Asia is the only region without a legally binding convention on VAW, such as those found in the Americas (the Belém Convention), Africa (the Maputo Convention) and the EU (the Istanbul Convention). Unlike conventions, declarations are not legally binding, and lack enforcement mechanisms. ASEAN has ratified the “Convention on Trafficking in Persons, Especially Women and Children,” which addresses one specific aspect of VAW, but is reluctant to turn the Declaration on VAW into a legally binding Convention. Some observers suggest this is due to cultural specificity of certain forms of VAW, and the fact that criminalisation of IPV runs counter to patriarchal gender norms. Such norms frame gender based violence as a “private issue” which falls under the domain of the family, and the sanctity of the family is a core foundation of patriarchal control.

Understanding how VAW (and gender in general) are framed in a given context is essential to unpacking how policymakers respond to it.
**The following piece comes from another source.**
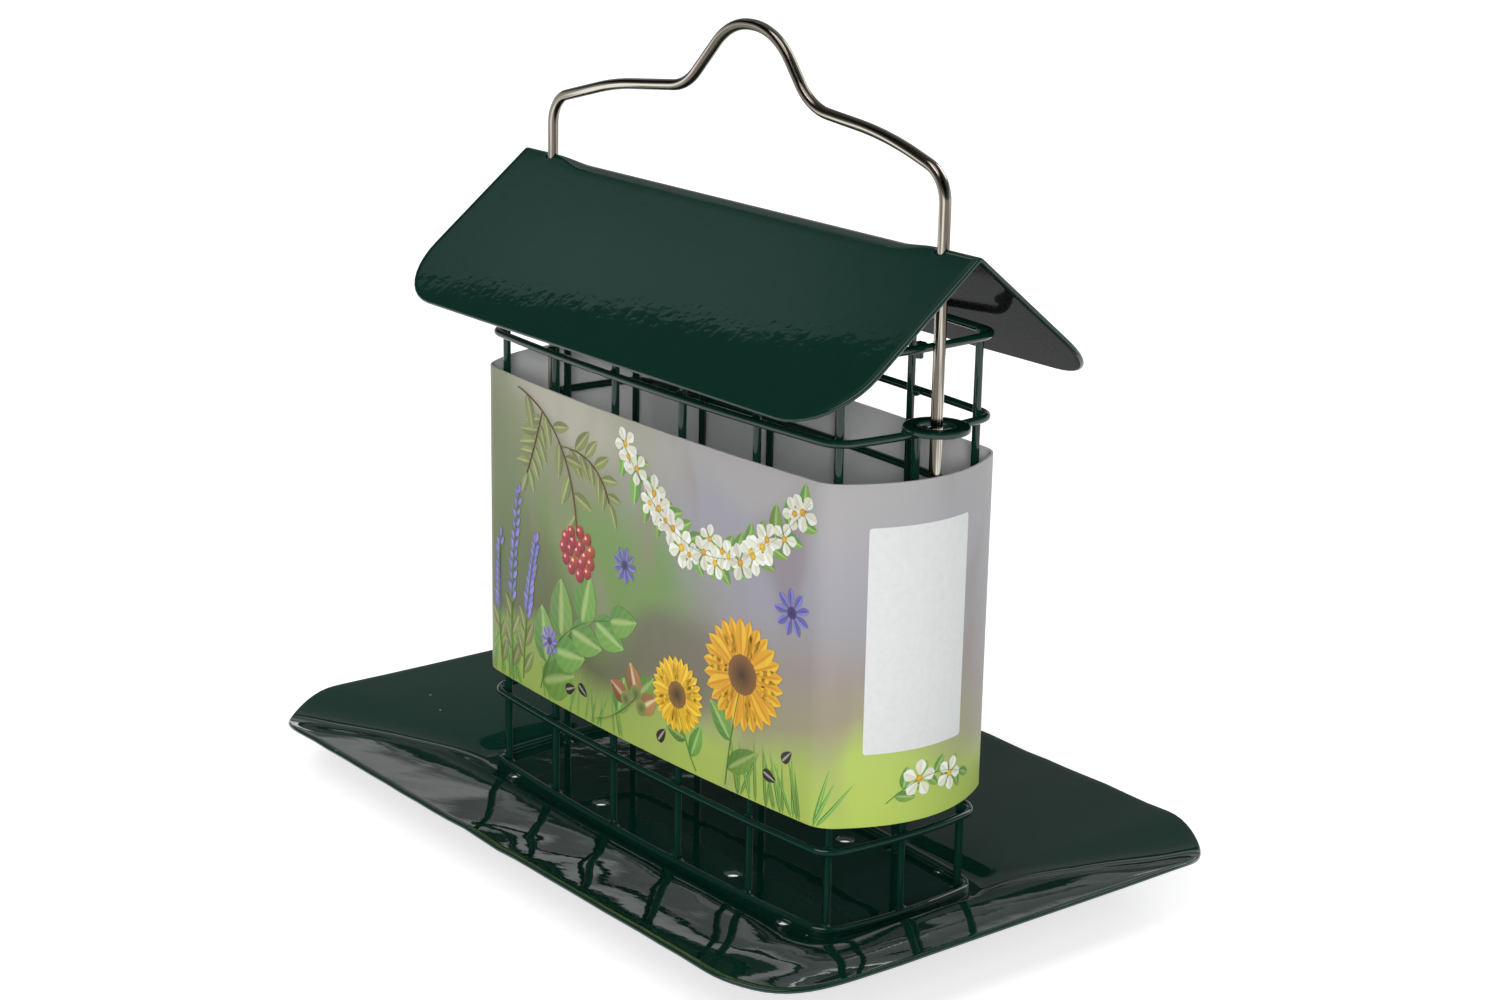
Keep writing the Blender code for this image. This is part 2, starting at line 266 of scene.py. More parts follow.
def shell_faces(rows, columns, wraps, rim_rows):
    """Faces of a closed shell: a grid of points, the same grid below it, and rows of points round its rim."""
    count = rows * columns
    upper = grid_faces(rows, columns, False, wraps) + ([list(range(columns))] if wraps else [])
    rim = rim_of(rows, columns, wraps)
    strips = [*rim, *range(2 * count, 2 * count + rim_rows * len(rim)), *(count + i for i in rim)]
    sides = [[strips[i] for i in face] for face in grid_faces(rim_rows + 2, len(rim), False, True)]
    return upper + [[count + i for i in face[::-1]] for face in upper] + sides


def finish_mesh(name, points, faces, *finishes):
    """A smooth-shaded object with its place in its mesh."""
    mesh = bpy.data.meshes.new(name)
    mesh.from_pydata([tuple(point) for point in points], [], faces)
    mesh.shade_smooth()
    for finish in finishes:
        mesh.materials.append(finish)
    return new_object(name, mesh)


def turn_outwards(mesh, merged=0.0):
    """Turns all faces of a closed mesh outwards, after merging points that lie this close."""
    shell = bmesh.new()
    shell.from_mesh(mesh)
    if merged:
        bmesh.ops.remove_doubles(shell, verts=shell.verts, dist=merged)
    bmesh.ops.recalc_face_normals(shell, faces=shell.faces)
    shell.to_mesh(mesh)
    shell.free()


def unit(ways):
    """Directions at length one."""
    return ways / np.linalg.norm(ways, axis=-1, keepdims=True)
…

The framing of gender issues, which is a function of prevailing gender norms, also informs how women’s machineries are established and viewed by the rest of government, and their capacity to influence change. Gender responsive policy reform, within which eliminating VAW is a critical and urgent task, requires high level institutional leadership and vision. National women’s machineries need to be strengthened and given the authority to ensure VAW reform is effectively internalised and implemented across the rest of government. This can only be accomplished if patriarchal gender norms that underpin current bureaucratic leadership structures, and the way in which women and gender issues are framed, are challenged and transformed.